Public health is always better than private assistance. A guaranteed

minimum wage is still always preferable to unemployment. Politics is the

world of the lesser evil. And resigning oneself to the lesser evil,

little by little one accepts the totality in which only partialities are

granted. Anyone who contrarily wants to have nothing to do with this

lesser evil is an adventurer. Or an aristocrat.

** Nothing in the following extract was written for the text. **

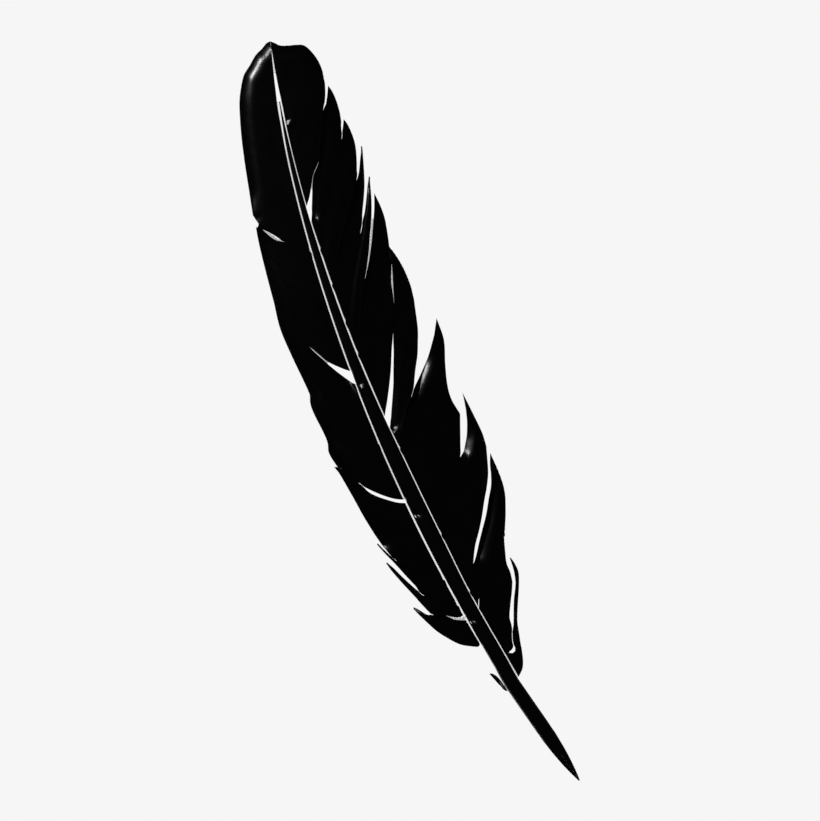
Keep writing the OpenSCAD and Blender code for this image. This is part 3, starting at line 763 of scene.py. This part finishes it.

10. Politics is the art of calculation.

In order to make alliances profitable, it is necessary to learn the

secrets of allies. Political calculation is the first secret. It is

necessary to know where to put one’s feet. It is necessary to draw up

detailed inventories of efforts and outcomes. And by dint of measuring

what one has, one ends up gaining everything except the will to lay it

on the line and lose it. So one is always taken up with oneself,

attentive and quick to demand the count. With the eye fixed on that

which surrounds one, one never forgets oneself. Vigilant as military

police. When love of oneself becomes excessive it demands to give

itself. And this overabundance of life makes us forget ourselves. In the

tension of the rush, it makes us lose count. But the forgetfulness of

ourselves is the desire for a world in which it is worth the effort of

losing oneself, a world that merits our forgetfulness. And this is why

the world as it is, administered by jailers and accountants, is

destroyed – to make space for the spending of ourselves. Insurrection

begins here. Overcoming calculation, but not through lack, as the

humanitarianism that, perfectly still and silent, allies itself with the

executioner, recommends, but rather through excess. Here politics ends.